#### What you need to do
Exactly the lines from the one with "Write part 3 of" to the one with "return share * share * (3 - 2 * share)", both included, are to be printed again; leave out the rest.

#### Recorded information
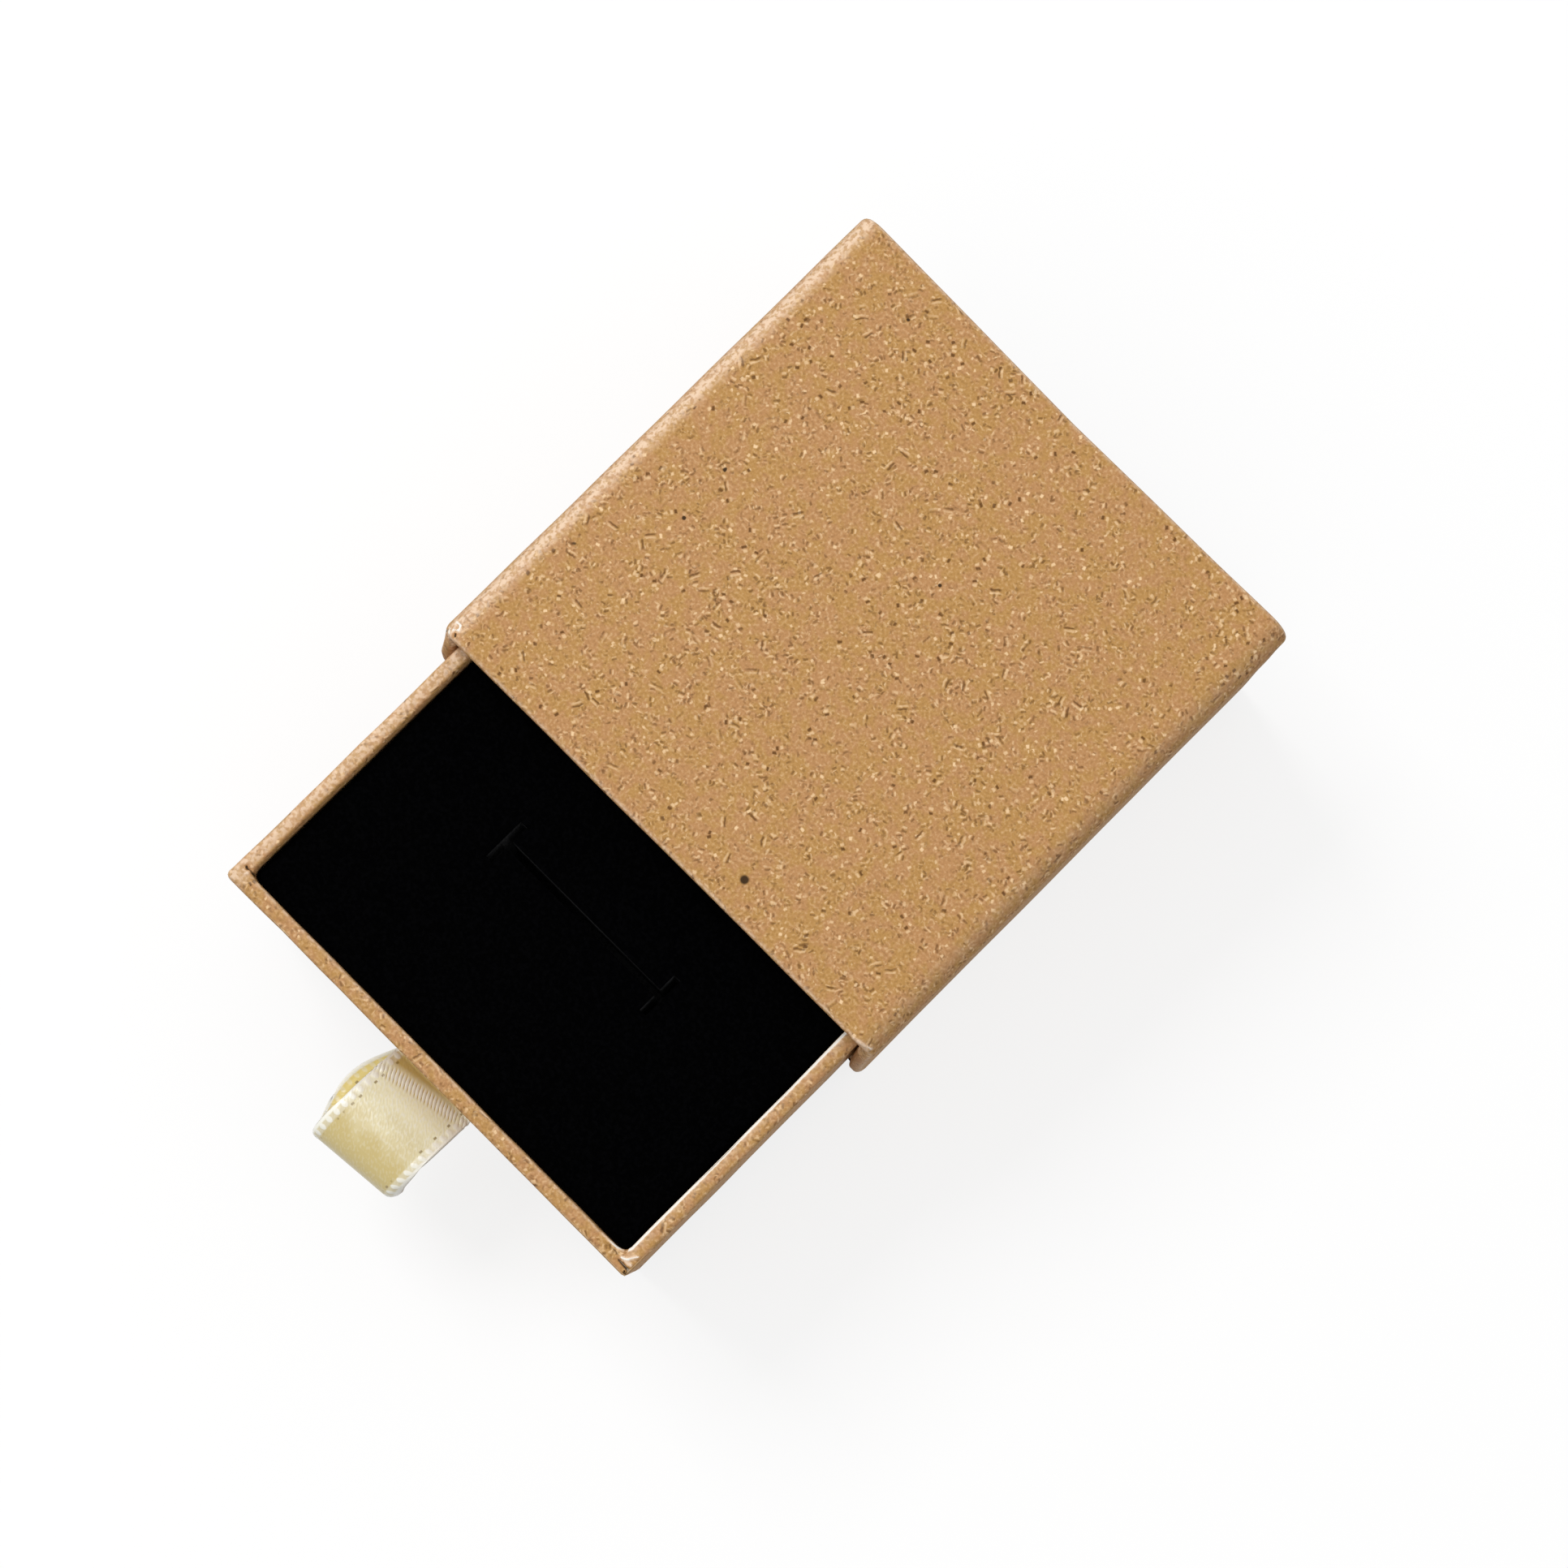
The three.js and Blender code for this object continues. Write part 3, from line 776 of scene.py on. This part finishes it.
drawer_paper = kraft_paper("drawer_kraft")
mesh = block(drawer_low, drawer_high)
turn_in(mesh, faces_towards(mesh, up), wall_thickness, drawer_turn_in)
outer_corners = [e for e in mesh.edges if extent(e, 2) > drawer_turn_in * 1.5]
soften(mesh, outer_corners, corner_radius, steps=4)
inner_corners = [e for e in mesh.edges if extent(e, 2) > drawer_turn_in * 0.9
                 and abs(e.verts[0].co.x) < drawer_high.x - wall_thickness / 2]
soften(mesh, inner_corners, inner_corner_radius, steps=3)
rim_edges = edges_round(mesh, on_rim)
inner_edges = [e for e in rim_edges if all(is_inner(v) for v in e.verts)]
outer_edges = [e for e in rim_edges if e not in inner_edges]
soften(mesh, outer_edges, rim_outer_radius, steps=4)
soften(mesh, [e for e in inner_edges if e.is_valid], rim_inner_radius, steps=4)
cut_across(mesh, drawer_low, drawer_high)
for side in (-1, 1):
    cut(mesh, faces_towards(mesh, -back), (side * slot_half_width, 0, 0), right)
    level = slot_level + side * slot_half_height
    cut(mesh, faces_towards(mesh, -back), (0, 0, level), up)
mesh.normal_update()
slot = []
for face in faces_towards(mesh, -back):
    middle = face.calc_center_median()
    if abs(middle.x) < slot_half_width and abs(middle.z - slot_level) < slot_half_height:
        slot.append(face)
bmesh.ops.delete(mesh, geom=slot, context="FACES")
clean(mesh)
mark_wear_and_painted_light(mesh, drawer_wear_and_highlight)
crease_front(mesh, drawer_low, drawer_high, left_flap_creases, right_flap_creases)
make_uneven(mesh, drawer_unevenness, drawer_unevenness_size, drawer_outward)
mesh.normal_update()
drawer_wrap = finish_piece(mesh, "drawer_kraft_wrap", "drawer", drawer_paper, "kraft_paper",
                           "tray_wrap")
thicken(drawer_wrap, paper_thickness)


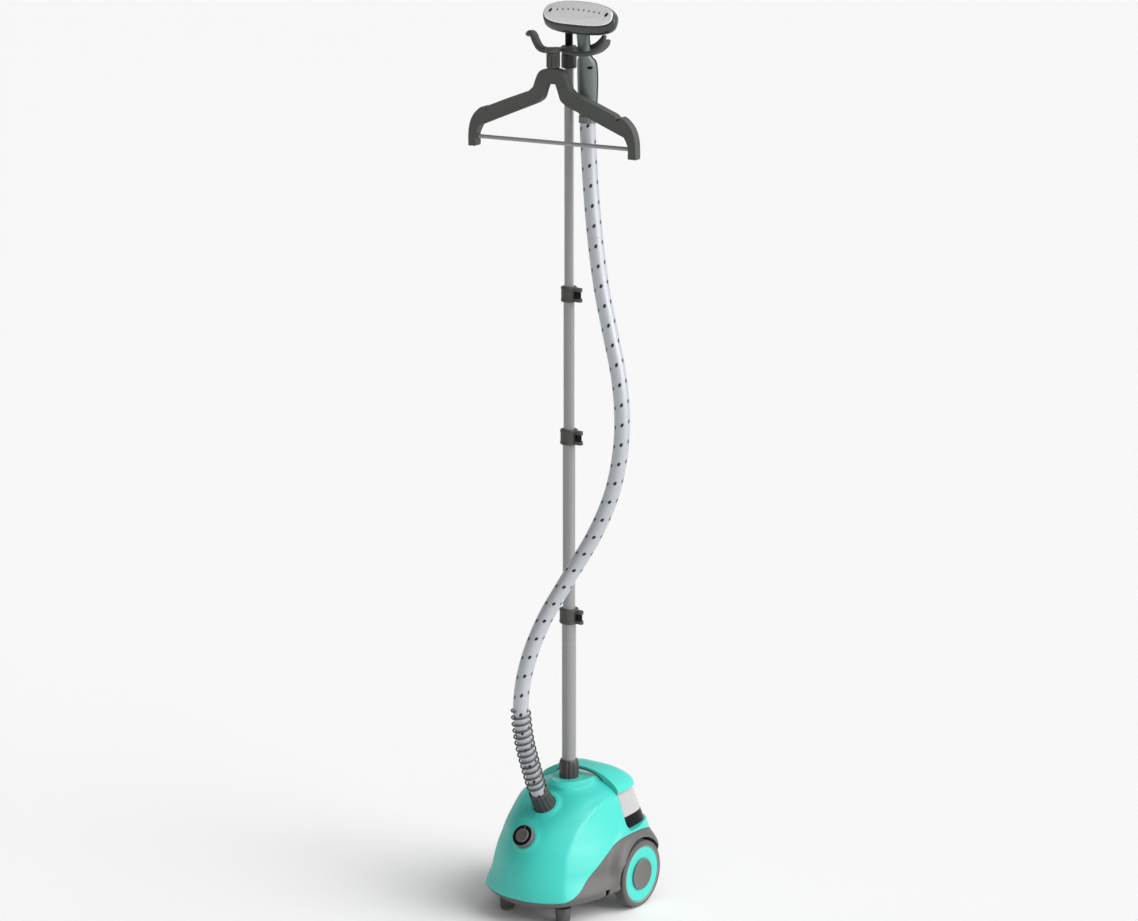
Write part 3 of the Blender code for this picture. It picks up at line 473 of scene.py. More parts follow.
def sweep(path, radius, steps=24, wide=1.0, side=None, power=2.0, taper=0.0):
    """A bar along a path: round, or wider along side, its ends drawn in by the taper."""
    rings = []
    last = len(path) - 1
    for i, (point, across, other) in enumerate(frames_along(path, side)):
        near_end = min(i, last - i) / max(1, last * 0.12)
        scale = 1 - taper * max(0, 1 - near_end) ** 2
        ring = []
        for angle in turns(steps):
            a = wide * signed_power(math.cos(angle), 2 / power) * scale
            b = signed_power(math.sin(angle), 2 / power) * scale
            ring.append(point + (across * a + other * b) * radius)
        rings.append(ring)
    return loft(rings)


def turns(count, shift=0.0):
    """Even angles round a full circle."""
    return [TAU * (i + shift) / count for i in range(count)]


def arc(radius, start, end, steps, x=0.0):
    """Points on an arc about a point of the first axis, between two angles in degrees."""
    angles = [math.radians(start + (end - start) * i / steps) for i in range(steps + 1)]
    return [(x + radius * math.cos(angle), radius * math.sin(angle)) for angle in angles]


def signed_power(value, power):
    """Keep the sign while raising the size to a power."""
    return math.copysign(abs(value) ** power, value)


def share_of(value, low, run):
    """How far a value is through a run from low, held between 0 and 1."""
    return min(1, max(0, (value - low) / run))


def step_between(value, low, high):
    """0 below low, 1 above high, and smooth between."""
    share = share_of(value, low, high - low)
    return share * share * (3 - 2 * share)


def finished(bm, name, angle=32):
    """Turn a bmesh into a smooth-shaded object."""
    bmesh.ops.recalc_face_normals(bm, faces=bm.faces)
    mesh = bpy.data.meshes.new(name)
    bm.to_mesh(mesh)
    bm.free()
    mesh.shade_smooth()
    mesh.set_sharp_from_angle(angle=math.radians(angle))
    return placed(name, mesh)


def stand(obj, origin, axis=UP):
    """Stand an object on an origin with its own Z along an axis."""
    obj.location = origin
    obj.rotation_euler = UP.rotation_difference(Vector(axis)).to_euler()
    return obj


def lathe(name, profile, origin, axis=UP, steps=56, flutes=None):
    """A turned piece, plain or fluted, that stands on an origin with its own Z along an axis."""
    bm = turned(profile, steps)
    if flutes:
        groove(bm, *flutes)
    return stand(finished(bm, name), origin, axis)


def combine(obj, helper, operation="DIFFERENCE", origin=(0, 0, 0), axis=UP):
    """Apply an exact Boolean with a helper, a bmesh or an object, which is thrown away."""
    if isinstance(helper, bmesh.types.BMesh):
        helper = stand(finished(helper, "helper"), origin, axis)
    step = obj.modifiers.new("cut", "BOOLEAN")
    step.operation = operation
    step.solver = "EXACT"
    step.object = helper
    bake(obj)
    bpy.data.objects.remove(helper, do_unlink=True)
    return obj


def bore(obj, radius, low, high, origin, axis=UP, steps=40):
    """Drill a round hole between two distances along an axis."""
    return combine(obj, rod(radius, low, high, steps), origin=origin, axis=axis)


def bake(obj, angle=32):
    """Bake an object's modifiers into its mesh."""
    bpy.context.view_layer.update()
    graph = bpy.context.evaluated_depsgraph_get()
    mesh = bpy.data.meshes.new_from_object(obj.evaluated_get(graph))
    obj.modifiers.clear()
    obj.data = mesh
    mesh.shade_smooth()
    mesh.set_sharp_from_angle(angle=math.radians(angle))
    mesh.materials.clear()


def rounded(obj, width, segments, limit):
    """Round an object's edges."""
    step = obj.modifiers.new("edges", "BEVEL")
    step.width = width
    step.segments = segments
    step.limit_method = "ANGLE"
    step.angle_limit = math.radians(limit)
    bake(obj, 50)
    obj.modifiers.new("flat faces", "WEIGHTED_NORMAL").keep_sharp = True
    return obj


def painted(obj, finish, *nodes):
    """Give a piece its material and slot, in place of the CAD nodes it stands for."""
    obj.data.materials.append(FINISH[finish])
    if nodes:
        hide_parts(*nodes)


def piece(obj, body, finish, *nodes):
    """A painted piece that moves with one body."""
    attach(obj, body)
    painted(obj, finish, *nodes)


# -------- casing form

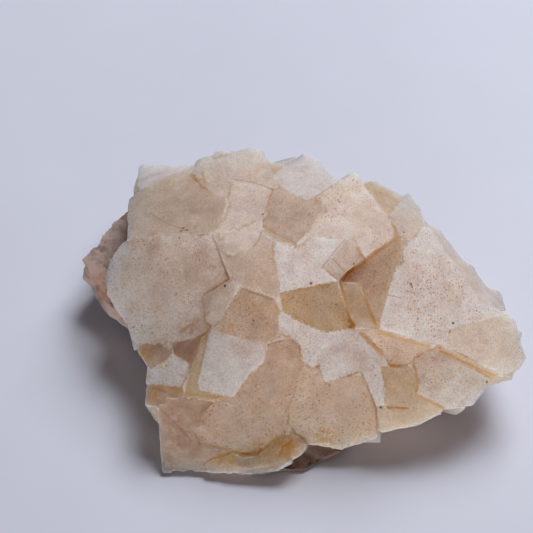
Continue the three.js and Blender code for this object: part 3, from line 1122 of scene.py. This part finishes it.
class SPECIMEN_OT_crystals(bpy.types.Operator):
    """Build the crust of intergrown crystals"""

    bl_idname = "specimen.crystals"
    bl_label = "Crystals"

    def execute(self, context):
        settings = context.scene.specimen_crystals
        facets = Facets(CrystalFaces(bare_mesh("fluorite_crystals")))
        solid = facets.solid(bare_mesh("fluorite_crystals"))
        faces = CrystalFaces(solid)
        mesh = shape_crystals(settings, solid, faces)
        paint_crystals(mesh, faces, facets)
        material = fluorite_material(settings, faces.tree)
        finish_piece(mesh, "cloudy_cubes", "fluorite_crystals", material)
        return {"FINISHED"}


class SPECIMEN_OT_rock(bpy.types.Operator):
    """Build the lump of host rock"""

    bl_idname = "specimen.rock"
    bl_label = "Host rock"

    def execute(self, context):
        settings = context.scene.specimen_rock
        mesh = fine_mesh(bare_mesh("host_rock"), settings.grain)
        points = vectors_of(mesh.vertices, "co")
        outward = vectors_of(mesh.vertices, "normal")
        ridges = np.abs(layered_noise(points, *ROCK_RIDGES))
        crumbs = layered_noise(points, *ROCK_CRUMBS)
        relief = RIDGE_SHARE * ridges + CRUMB_SHARE * crumbs + RELIEF_START
        free = step_between(0.0, ROCK_SOLE, points[:, 2])
        points += outward * (settings.roughness * relief * free)[:, None]
        put_points(mesh, points)
        mesh = thinned(mesh, settings.faces)
        material = rock_material(settings, tree_of(mesh))
        finish_piece(mesh, "rough_rock", "host_rock", material)
        return {"FINISHED"}


class SPECIMEN_OT_stage(bpy.types.Operator):
    """Set the table, the lights and the camera"""

    bl_idname = "specimen.stage"
    bl_label = "Table, light and camera"

    def execute(self, context):
        settings = context.scene.specimen_stage
        table = self.table(settings)
        self.light("window", settings.window_power, **WINDOW)
        self.light("fill", settings.fill_power, **FILL)
        world = bpy.data.worlds.new("sky")
        world.use_nodes = True
        sky = world.node_tree.nodes["Background"]
        sky.inputs["Color"].default_value = SKY
        sky.inputs["Strength"].default_value = settings.sky
        context.scene.world = world
        context.scene.view_settings.view_transform = "Standard"
        self.camera(context.scene)
        return {"FINISHED"}

    def table(self, settings):
        mesh = bpy.data.meshes.new("table")
        bm = bmesh.new()
        bmesh.ops.create_grid(bm, x_segments=TABLE_SQUARES, y_segments=TABLE_SQUARES, size=TABLE_HALF)
        for vert in bm.verts:
            vert.co.z = TABLE_TOP
        bm.to_mesh(mesh)
        bm.free()
        mesh.materials.append(table_material(settings))
        return add_object("table", mesh)

    def light(self, name, power, place, size, colour):
        lamp = bpy.data.lights.new(name, "AREA")
        lamp.shape = "RECTANGLE"
        lamp.size, lamp.size_y = size
        lamp.energy = power
        lamp.color = colour
        obj = add_object(name, lamp)
        obj.location = place
        obj.rotation_euler = (-Vector(place)).to_track_quat("-Z", "Y").to_euler()

    def camera(self, scene):
        lens = bpy.data.cameras.new("camera")
        lens.lens = LENS
        lens.sensor_width = SENSOR
        lens.clip_start = 0.01
        camera = add_object("camera", lens)
        camera.location = CAMERA_PLACE
        camera.rotation_euler = (CAMERA_TILT, 0, 0)
        scene.camera = camera


class SPECIMEN_PT_panel(bpy.types.Panel):
    """Lists the specimen's pieces"""

    bl_label = "Specimen"
    bl_idname = "SPECIMEN_PT_panel"
    bl_space_type = "VIEW_3D"
    bl_region_type = "UI"
    bl_category = "Specimen"

    def draw(self, context):
        for operator in OPERATORS:
            self.layout.operator(operator.bl_idname)


OPERATORS = (SPECIMEN_OT_crystals, SPECIMEN_OT_rock, SPECIMEN_OT_stage)
SETTINGS = {
    "specimen_crystals": CrystalSettings,
    "specimen_rock": RockSettings,
    "specimen_stage": StageSettings,
}


def register():
    for group in SETTINGS.values():
        bpy.utils.register_class(group)
    for operator in OPERATORS:
        bpy.utils.register_class(operator)
    bpy.utils.register_class(SPECIMEN_PT_panel)
    for name, group in SETTINGS.items():
        setattr(bpy.types.Scene, name, PointerProperty(type=group))


def unregister():
    for name in SETTINGS:
        delattr(bpy.types.Scene, name)
    bpy.utils.unregister_class(SPECIMEN_PT_panel)
    for operator in reversed(OPERATORS):
        bpy.utils.unregister_class(operator)
    for group in reversed(SETTINGS.values()):
        bpy.utils.unregister_class(group)


def main():
    register()
    bpy.ops.specimen.stage()
    bpy.ops.specimen.rock()
    bpy.ops.specimen.crystals()


if __name__ == "__main__":
    main()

#### Answer to this exercise
Write part 3 of the Blender code for this picture. It picks up at line 473 of scene.py. More parts follow.
def sweep(path, radius, steps=24, wide=1.0, side=None, power=2.0, taper=0.0):
    """A bar along a path: round, or wider along side, its ends drawn in by the taper."""
    rings = []
    last = len(path) - 1
    for i, (point, across, other) in enumerate(frames_along(path, side)):
        near_end = min(i, last - i) / max(1, last * 0.12)
        scale = 1 - taper * max(0, 1 - near_end) ** 2
        ring = []
        for angle in turns(steps):
            a = wide * signed_power(math.cos(angle), 2 / power) * scale
            b = signed_power(math.sin(angle), 2 / power) * scale
            ring.append(point + (across * a + other * b) * radius)
        rings.append(ring)
    return loft(rings)


def turns(count, shift=0.0):
    """Even angles round a full circle."""
    return [TAU * (i + shift) / count for i in range(count)]


def arc(radius, start, end, steps, x=0.0):
    """Points on an arc about a point of the first axis, between two angles in degrees."""
    angles = [math.radians(start + (end - start) * i / steps) for i in range(steps + 1)]
    return [(x + radius * math.cos(angle), radius * math.sin(angle)) for angle in angles]


def signed_power(value, power):
    """Keep the sign while raising the size to a power."""
    return math.copysign(abs(value) ** power, value)


def share_of(value, low, run):
    """How far a value is through a run from low, held between 0 and 1."""
    return min(1, max(0, (value - low) / run))


def step_between(value, low, high):
    """0 below low, 1 above high, and smooth between."""
    share = share_of(value, low, high - low)
    return share * share * (3 - 2 * share)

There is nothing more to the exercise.